Data extract -
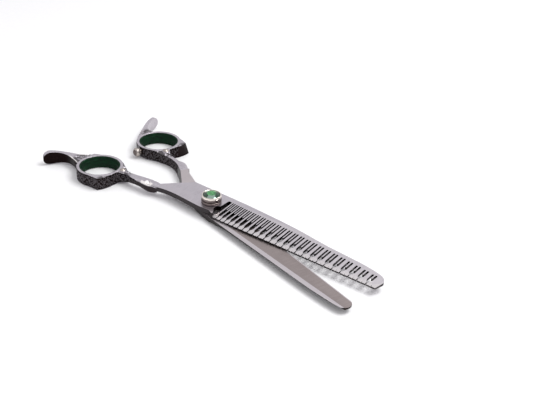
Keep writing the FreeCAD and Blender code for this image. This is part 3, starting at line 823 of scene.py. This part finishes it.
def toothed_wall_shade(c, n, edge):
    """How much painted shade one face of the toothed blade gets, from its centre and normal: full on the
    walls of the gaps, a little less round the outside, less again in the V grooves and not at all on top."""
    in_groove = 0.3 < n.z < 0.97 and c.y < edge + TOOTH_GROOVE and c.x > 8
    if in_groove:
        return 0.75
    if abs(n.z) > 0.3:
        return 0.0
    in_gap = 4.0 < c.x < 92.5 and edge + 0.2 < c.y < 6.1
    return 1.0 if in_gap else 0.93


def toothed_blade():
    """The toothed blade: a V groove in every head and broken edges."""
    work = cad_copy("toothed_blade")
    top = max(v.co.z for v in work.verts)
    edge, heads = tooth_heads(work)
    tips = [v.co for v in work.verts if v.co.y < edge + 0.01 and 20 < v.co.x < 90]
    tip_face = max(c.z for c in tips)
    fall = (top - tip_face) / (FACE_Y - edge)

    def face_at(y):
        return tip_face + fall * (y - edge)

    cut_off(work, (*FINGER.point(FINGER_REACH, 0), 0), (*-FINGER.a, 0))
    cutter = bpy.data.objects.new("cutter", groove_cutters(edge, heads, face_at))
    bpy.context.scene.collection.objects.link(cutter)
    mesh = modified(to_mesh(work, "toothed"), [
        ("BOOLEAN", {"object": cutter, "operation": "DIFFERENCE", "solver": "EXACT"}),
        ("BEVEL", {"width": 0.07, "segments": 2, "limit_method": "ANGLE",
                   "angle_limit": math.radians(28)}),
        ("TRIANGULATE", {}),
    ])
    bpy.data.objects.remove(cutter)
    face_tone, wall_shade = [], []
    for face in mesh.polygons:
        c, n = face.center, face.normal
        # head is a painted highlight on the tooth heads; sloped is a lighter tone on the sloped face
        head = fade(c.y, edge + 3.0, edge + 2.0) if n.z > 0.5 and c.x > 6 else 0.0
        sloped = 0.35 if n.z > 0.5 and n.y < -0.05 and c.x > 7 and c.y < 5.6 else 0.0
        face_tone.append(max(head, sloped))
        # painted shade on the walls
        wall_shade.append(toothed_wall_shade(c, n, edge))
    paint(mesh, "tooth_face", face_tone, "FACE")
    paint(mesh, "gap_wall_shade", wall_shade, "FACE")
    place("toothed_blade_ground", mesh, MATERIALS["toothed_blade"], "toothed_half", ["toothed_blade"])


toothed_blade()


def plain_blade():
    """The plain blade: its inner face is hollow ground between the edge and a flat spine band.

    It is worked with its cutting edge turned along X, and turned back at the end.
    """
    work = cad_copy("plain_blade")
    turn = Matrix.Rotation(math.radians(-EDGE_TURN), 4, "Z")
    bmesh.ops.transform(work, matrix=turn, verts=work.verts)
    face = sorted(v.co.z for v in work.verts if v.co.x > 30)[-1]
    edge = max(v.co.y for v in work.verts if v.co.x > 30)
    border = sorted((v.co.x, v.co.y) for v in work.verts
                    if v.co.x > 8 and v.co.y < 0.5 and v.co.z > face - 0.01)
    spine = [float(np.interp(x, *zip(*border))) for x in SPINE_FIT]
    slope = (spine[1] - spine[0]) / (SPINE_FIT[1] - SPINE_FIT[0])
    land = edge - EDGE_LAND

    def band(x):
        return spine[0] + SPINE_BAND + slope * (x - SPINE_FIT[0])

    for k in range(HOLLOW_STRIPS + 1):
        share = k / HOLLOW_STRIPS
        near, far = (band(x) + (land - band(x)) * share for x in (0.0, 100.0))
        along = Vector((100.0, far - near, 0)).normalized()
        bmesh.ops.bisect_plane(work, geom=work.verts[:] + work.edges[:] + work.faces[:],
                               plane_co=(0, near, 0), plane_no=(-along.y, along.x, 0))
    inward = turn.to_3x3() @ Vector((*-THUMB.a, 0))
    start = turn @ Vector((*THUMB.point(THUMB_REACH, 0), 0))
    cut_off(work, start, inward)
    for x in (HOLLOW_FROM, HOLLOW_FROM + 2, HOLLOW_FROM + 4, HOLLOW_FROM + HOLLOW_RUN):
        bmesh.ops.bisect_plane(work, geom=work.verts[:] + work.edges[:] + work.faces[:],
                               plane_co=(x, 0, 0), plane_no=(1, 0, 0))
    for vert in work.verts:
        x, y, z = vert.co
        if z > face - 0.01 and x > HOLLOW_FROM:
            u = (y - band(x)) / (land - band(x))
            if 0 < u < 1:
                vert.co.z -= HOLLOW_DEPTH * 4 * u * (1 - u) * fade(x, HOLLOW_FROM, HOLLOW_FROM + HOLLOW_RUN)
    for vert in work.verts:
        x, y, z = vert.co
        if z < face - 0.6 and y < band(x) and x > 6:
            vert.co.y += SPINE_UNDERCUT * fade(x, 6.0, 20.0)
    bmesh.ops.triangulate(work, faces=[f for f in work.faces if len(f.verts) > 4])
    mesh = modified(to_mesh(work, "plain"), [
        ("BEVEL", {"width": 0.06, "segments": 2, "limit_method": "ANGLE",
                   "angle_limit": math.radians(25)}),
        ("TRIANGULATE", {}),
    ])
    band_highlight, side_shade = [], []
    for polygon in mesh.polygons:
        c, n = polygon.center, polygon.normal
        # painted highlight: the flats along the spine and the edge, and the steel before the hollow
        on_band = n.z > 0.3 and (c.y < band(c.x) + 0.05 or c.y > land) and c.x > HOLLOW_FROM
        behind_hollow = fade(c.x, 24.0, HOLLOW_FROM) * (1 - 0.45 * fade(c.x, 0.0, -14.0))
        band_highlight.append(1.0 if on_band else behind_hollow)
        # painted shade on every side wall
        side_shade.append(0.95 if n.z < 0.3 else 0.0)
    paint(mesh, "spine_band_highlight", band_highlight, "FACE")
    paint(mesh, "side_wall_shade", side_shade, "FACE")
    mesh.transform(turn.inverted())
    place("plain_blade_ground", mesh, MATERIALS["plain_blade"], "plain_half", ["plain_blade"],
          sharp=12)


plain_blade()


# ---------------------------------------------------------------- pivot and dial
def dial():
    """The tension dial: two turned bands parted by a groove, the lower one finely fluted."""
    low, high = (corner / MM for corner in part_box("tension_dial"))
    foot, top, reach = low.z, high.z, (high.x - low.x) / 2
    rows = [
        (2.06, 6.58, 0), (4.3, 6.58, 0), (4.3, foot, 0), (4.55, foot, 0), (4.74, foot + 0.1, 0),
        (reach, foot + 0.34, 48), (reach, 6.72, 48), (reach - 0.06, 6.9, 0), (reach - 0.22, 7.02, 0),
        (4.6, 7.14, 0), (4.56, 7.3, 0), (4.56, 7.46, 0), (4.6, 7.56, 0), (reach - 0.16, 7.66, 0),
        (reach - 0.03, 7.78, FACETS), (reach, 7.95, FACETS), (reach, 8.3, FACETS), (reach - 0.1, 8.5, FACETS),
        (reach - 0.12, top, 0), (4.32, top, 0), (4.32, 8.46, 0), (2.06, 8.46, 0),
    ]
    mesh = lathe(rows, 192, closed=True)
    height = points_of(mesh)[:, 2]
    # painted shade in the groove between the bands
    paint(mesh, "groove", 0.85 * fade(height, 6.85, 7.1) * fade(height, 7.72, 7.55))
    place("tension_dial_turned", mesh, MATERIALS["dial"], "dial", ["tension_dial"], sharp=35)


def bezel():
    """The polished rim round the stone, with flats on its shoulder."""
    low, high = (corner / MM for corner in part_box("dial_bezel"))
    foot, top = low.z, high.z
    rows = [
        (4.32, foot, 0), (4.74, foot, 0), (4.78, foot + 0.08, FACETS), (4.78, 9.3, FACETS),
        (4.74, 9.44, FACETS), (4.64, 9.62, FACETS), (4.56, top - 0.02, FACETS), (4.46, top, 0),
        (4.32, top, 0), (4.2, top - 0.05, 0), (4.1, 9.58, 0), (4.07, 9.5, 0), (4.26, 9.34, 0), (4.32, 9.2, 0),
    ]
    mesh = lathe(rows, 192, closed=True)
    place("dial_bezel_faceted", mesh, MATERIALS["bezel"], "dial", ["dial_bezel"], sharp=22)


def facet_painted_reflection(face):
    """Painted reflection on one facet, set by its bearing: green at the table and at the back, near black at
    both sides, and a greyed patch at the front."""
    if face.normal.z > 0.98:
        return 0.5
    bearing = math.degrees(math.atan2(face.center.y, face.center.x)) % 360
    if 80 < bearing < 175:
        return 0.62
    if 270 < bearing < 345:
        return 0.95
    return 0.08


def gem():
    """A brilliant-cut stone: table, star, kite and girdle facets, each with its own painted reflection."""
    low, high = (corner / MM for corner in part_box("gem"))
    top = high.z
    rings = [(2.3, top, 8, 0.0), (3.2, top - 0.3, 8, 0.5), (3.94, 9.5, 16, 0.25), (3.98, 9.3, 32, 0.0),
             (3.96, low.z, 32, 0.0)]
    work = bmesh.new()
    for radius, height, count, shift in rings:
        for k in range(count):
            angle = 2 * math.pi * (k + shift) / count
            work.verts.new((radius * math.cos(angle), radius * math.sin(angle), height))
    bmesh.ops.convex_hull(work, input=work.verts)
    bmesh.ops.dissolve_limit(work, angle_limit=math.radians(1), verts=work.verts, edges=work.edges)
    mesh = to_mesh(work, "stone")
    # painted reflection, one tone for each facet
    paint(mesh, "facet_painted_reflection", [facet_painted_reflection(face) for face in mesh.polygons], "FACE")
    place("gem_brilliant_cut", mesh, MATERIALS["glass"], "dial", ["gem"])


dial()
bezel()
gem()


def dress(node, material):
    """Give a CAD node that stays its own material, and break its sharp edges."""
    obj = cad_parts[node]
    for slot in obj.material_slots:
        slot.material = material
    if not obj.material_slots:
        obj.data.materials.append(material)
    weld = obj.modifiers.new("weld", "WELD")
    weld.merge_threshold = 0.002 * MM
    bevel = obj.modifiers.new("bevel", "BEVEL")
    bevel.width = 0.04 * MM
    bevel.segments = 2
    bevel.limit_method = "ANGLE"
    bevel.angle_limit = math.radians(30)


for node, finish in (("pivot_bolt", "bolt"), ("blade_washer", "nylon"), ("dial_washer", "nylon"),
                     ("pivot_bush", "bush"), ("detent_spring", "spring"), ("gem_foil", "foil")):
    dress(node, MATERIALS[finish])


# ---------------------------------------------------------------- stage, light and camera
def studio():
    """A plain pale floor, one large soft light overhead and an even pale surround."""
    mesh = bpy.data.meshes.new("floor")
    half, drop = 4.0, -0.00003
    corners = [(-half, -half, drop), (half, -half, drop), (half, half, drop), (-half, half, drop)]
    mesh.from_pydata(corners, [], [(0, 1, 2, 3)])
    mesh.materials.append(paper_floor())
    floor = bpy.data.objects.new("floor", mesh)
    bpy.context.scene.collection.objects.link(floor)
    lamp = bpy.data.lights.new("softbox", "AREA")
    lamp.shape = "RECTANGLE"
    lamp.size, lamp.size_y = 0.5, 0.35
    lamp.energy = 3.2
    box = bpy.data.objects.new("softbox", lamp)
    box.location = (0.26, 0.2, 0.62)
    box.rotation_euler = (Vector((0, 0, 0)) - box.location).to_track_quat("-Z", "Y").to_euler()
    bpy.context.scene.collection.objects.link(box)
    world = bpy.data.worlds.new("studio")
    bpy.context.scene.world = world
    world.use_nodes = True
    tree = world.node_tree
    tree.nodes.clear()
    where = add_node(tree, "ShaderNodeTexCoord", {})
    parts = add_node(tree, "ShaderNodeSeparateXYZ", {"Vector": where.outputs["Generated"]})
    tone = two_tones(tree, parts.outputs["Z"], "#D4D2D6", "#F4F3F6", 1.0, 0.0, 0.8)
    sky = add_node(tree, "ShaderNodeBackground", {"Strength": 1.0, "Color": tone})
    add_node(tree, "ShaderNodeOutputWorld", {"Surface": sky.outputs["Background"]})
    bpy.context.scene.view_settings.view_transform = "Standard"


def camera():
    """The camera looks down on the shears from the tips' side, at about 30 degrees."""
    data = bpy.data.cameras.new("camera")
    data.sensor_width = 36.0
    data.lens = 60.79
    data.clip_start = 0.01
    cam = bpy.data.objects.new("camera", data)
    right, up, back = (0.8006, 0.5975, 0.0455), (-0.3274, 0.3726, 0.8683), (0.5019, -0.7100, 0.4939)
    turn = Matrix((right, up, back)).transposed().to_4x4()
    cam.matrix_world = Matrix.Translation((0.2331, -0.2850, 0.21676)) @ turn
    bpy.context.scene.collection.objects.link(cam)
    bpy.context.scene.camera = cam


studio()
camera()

Written task -
Search the preceding listing for the word "scene" and pull out every line that holds it.

Task answer -
Keep writing the FreeCAD and Blender code for this image. This is part 3, starting at line 823 of scene.py. This part finishes it.
    bpy.context.scene.collection.objects.link(cutter)
    bpy.context.scene.collection.objects.link(floor)
    bpy.context.scene.collection.objects.link(box)
    bpy.context.scene.world = world
    bpy.context.scene.view_settings.view_transform = "Standard"
    bpy.context.scene.collection.objects.link(cam)
    bpy.context.scene.camera = cam